[Description of the task]:
Starting at the line that contains "# Polishing rounded", reproduce each line exactly up to and including the line that contains "shown = obj.evaluated_get(depsgraph)". Reproduce nothing else.

****************************************

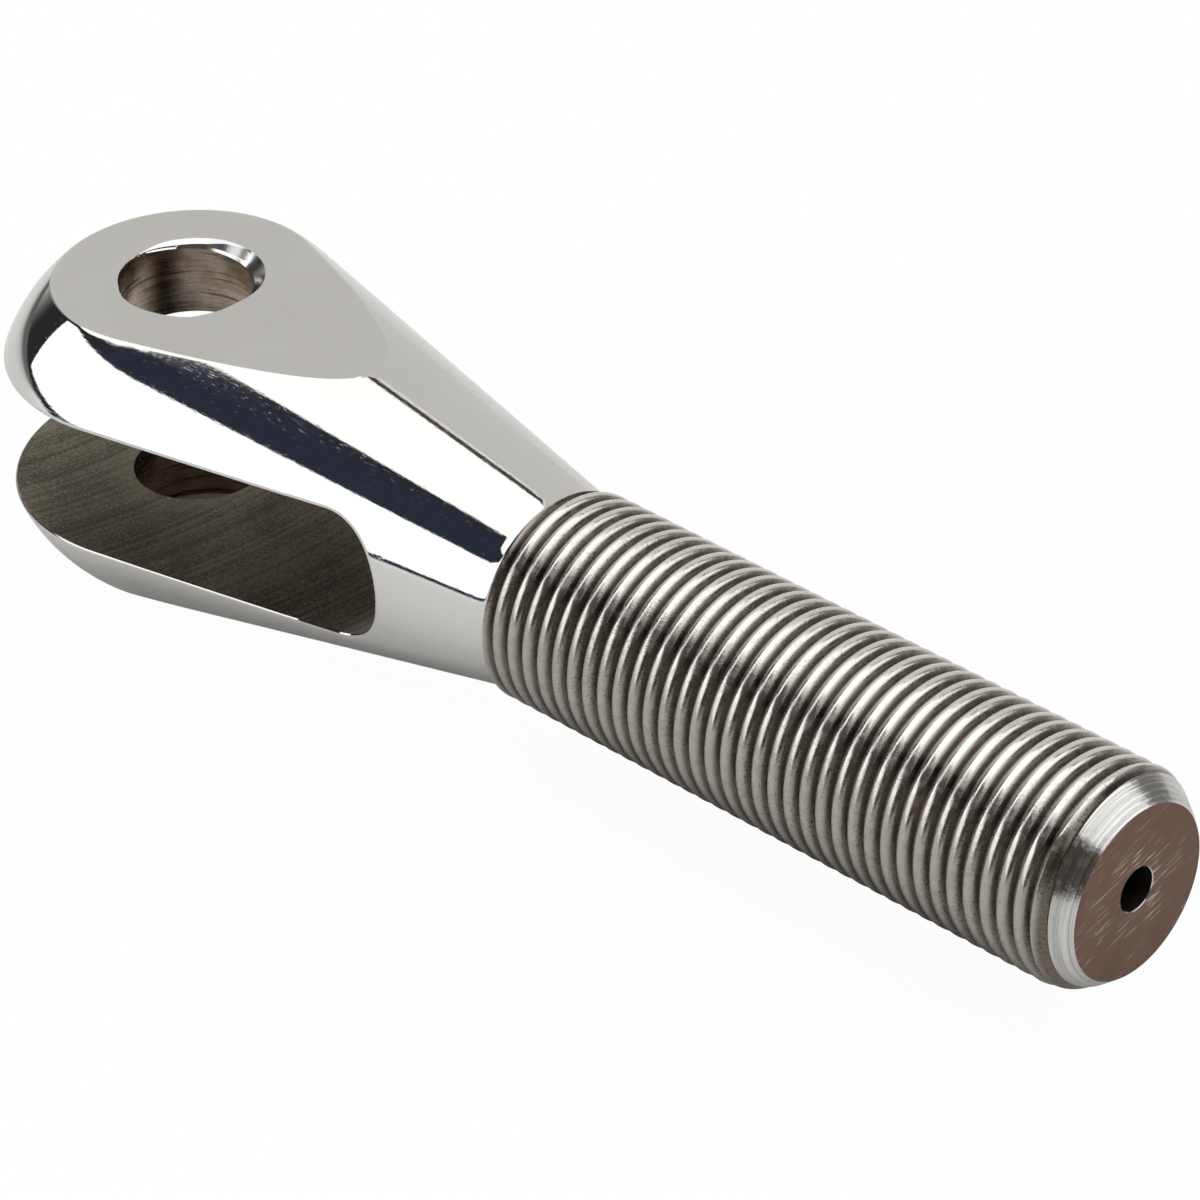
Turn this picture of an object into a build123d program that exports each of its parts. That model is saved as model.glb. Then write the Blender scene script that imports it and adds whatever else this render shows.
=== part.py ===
from build123d import *
import math
import os

# A clevis rod end, turned, milled and drilled from one bar of stainless steel: a
# ball-shaped fork head, a tapered neck and a round shank for a 5/8 inch fine thread.
# X runs along the shank to its threaded end and Z along the clevis pin. The origin
# is where the two axes cross, in the middle of the fork. Sizes are in millimetres.

# Fork head
head_diameter = 29.0
width_across_ears = 21.6
slot_width = 10.1
slot_root_past_ball = 13.5
ear_edge_radius = 0.5
slot_edge_break = 0.45

# Hole for the clevis pin, broken at its two mouths
pin_diameter = 9.525
pin_clearance = 0.2
pin_hole_break = 0.55

# Neck, between the end of the head's cone and the shank
neck_diameter = 14.7
neck_x = 36.7
neck_length = 0.4

# Shank, as wide as the crests of its thread: the fine turns are left off the solid
thread_diameter = 15.75
thread_rise_angle = 45
shank_end_x = 88.6
end_chamfer_length = 2.25
end_face_diameter = 12.45

# Centre hole, left in the end of the shank by the lathe
centre_hole_diameter = 3.175
centre_hole_depth = 6.0
drill_point_angle = 118

head_radius = head_diameter / 2
slot_root_x = head_radius + slot_root_past_ball
neck_radius = neck_diameter / 2
thread_radius = thread_diameter / 2
pin_hole_radius = (pin_diameter + pin_clearance) / 2

# The head's cone leaves the ball at a tangent and ends on the edge of the neck.
neck_edge_angle = math.atan2(neck_radius, neck_x)
neck_edge_distance = math.hypot(neck_x, neck_radius)
tangent_angle = math.degrees(
    neck_edge_angle + math.acos(head_radius / neck_edge_distance)
)

# Behind the neck the outline rises to the thread's crests at this slope.
neck_end_x = neck_x + neck_length
thread_rise = (thread_radius - neck_radius) / math.tan(math.radians(thread_rise_angle))
chamfer_x = shank_end_x - end_chamfer_length

# The drill leaves a cone at the bottom of the centre hole.
centre_hole_radius = centre_hole_diameter / 2
drill_point_length = centre_hole_radius / math.tan(math.radians(drill_point_angle / 2))
centre_hole_floor_x = shank_end_x - centre_hole_depth

with BuildPart() as clevis_rod_end:
    # The turned blank is half of its own outline, swung about the shank's axis.
    with BuildSketch(Plane.XY):
        with BuildLine():
            ball = CenterArc((0, 0), head_radius, tangent_angle, 180 - tangent_angle)
            Polyline(
                ball @ 0,
                (neck_x, neck_radius),
                (neck_end_x, neck_radius),
                (neck_end_x + thread_rise, thread_radius),
                (chamfer_x, thread_radius),
                (shank_end_x, end_face_diameter / 2),
                (shank_end_x, centre_hole_radius),
                (centre_hole_floor_x, centre_hole_radius),
                (centre_hole_floor_x - drill_point_length, 0),
                ball @ 1,
            )
        make_face()
    revolve(axis=Axis.X)

    # Two flats are milled across the ball and the cone, above and below.
    split(bisect_by=Plane.XY.offset(width_across_ears / 2), keep=Keep.BOTTOM)
    split(bisect_by=Plane.XY.offset(-width_across_ears / 2), keep=Keep.TOP)

    # The slot between the ears opens past the ball and has a full round root.
    slot_root_centre_x = slot_root_x - slot_width / 2
    with BuildSketch(Plane.XZ):
        SlotCenterPoint((-head_diameter, 0), (slot_root_centre_x, 0), slot_width)
    extrude(amount=head_diameter, both=True, mode=Mode.SUBTRACT)

    # Polishing rounded the edges of both flats and broke those of the slot, all round.
    flats = clevis_rod_end.faces().filter_by(Axis.Z).sort_by(Axis.Z)
    fillet(flats.first.edges() + flats.last.edges(), ear_edge_radius)
    slot_edges = clevis_rod_end.edges().filter_by_position(
        Axis.Z, -slot_width / 2, slot_width / 2
    )
    slot_edges = slot_edges.filter_by_position(Axis.X, -head_radius, slot_root_x)
    chamfer(slot_edges.filter_by(Axis.Y, reverse=True), slot_edge_break)

    # One drill goes through both ears, and its two mouths are broken.
    Hole(pin_hole_radius)
    flats = clevis_rod_end.faces().filter_by(Axis.Z).sort_by(Axis.Z)
    hole_mouths = flats.first.inner_wires() + flats.last.inner_wires()
    chamfer(hole_mouths.edges(), pin_hole_break)

clevis_rod_end.part.label = "clevis_rod_end"
os.makedirs("parts", exist_ok=True)
export_step(clevis_rod_end.part, "parts/clevis_rod_end.step")
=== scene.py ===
import math

import bpy
from mathutils import Matrix, Vector


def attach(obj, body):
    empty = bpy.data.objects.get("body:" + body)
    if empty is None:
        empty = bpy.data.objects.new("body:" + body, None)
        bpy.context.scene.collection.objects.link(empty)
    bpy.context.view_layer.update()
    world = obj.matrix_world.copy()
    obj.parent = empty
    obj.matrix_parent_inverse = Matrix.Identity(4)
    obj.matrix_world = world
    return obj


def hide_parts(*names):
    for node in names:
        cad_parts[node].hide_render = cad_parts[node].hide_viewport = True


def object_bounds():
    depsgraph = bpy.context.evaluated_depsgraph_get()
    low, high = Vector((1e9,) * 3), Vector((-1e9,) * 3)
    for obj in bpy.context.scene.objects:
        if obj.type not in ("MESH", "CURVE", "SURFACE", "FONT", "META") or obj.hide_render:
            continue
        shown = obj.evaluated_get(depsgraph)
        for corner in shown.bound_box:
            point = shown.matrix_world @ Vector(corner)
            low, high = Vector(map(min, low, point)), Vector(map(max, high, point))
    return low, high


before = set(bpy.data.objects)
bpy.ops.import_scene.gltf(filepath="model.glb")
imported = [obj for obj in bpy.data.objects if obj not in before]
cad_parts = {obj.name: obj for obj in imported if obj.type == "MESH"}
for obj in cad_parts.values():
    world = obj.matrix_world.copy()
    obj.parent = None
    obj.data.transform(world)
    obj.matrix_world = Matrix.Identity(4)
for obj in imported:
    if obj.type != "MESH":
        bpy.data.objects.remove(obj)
cad_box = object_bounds()


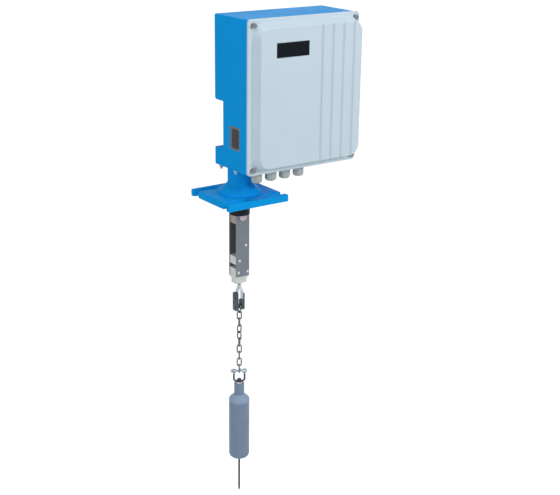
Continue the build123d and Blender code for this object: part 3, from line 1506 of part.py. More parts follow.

****************************************

[Completed exercise]:
    # Polishing rounded the edges of both flats and broke those of the slot, all round.
    flats = clevis_rod_end.faces().filter_by(Axis.Z).sort_by(Axis.Z)
    fillet(flats.first.edges() + flats.last.edges(), ear_edge_radius)
    slot_edges = clevis_rod_end.edges().filter_by_position(
        Axis.Z, -slot_width / 2, slot_width / 2
    )
    slot_edges = slot_edges.filter_by_position(Axis.X, -head_radius, slot_root_x)
    chamfer(slot_edges.filter_by(Axis.Y, reverse=True), slot_edge_break)

    # One drill goes through both ears, and its two mouths are broken.
    Hole(pin_hole_radius)
    flats = clevis_rod_end.faces().filter_by(Axis.Z).sort_by(Axis.Z)
    hole_mouths = flats.first.inner_wires() + flats.last.inner_wires()
    chamfer(hole_mouths.edges(), pin_hole_break)

clevis_rod_end.part.label = "clevis_rod_end"
os.makedirs("parts", exist_ok=True)
export_step(clevis_rod_end.part, "parts/clevis_rod_end.step")
=== scene.py ===
import math

import bpy
from mathutils import Matrix, Vector


def attach(obj, body):
    empty = bpy.data.objects.get("body:" + body)
    if empty is None:
        empty = bpy.data.objects.new("body:" + body, None)
        bpy.context.scene.collection.objects.link(empty)
    bpy.context.view_layer.update()
    world = obj.matrix_world.copy()
    obj.parent = empty
    obj.matrix_parent_inverse = Matrix.Identity(4)
    obj.matrix_world = world
    return obj


def hide_parts(*names):
    for node in names:
        cad_parts[node].hide_render = cad_parts[node].hide_viewport = True


def object_bounds():
    depsgraph = bpy.context.evaluated_depsgraph_get()
    low, high = Vector((1e9,) * 3), Vector((-1e9,) * 3)
    for obj in bpy.context.scene.objects:
        if obj.type not in ("MESH", "CURVE", "SURFACE", "FONT", "META") or obj.hide_render:
            continue
        shown = obj.evaluated_get(depsgraph)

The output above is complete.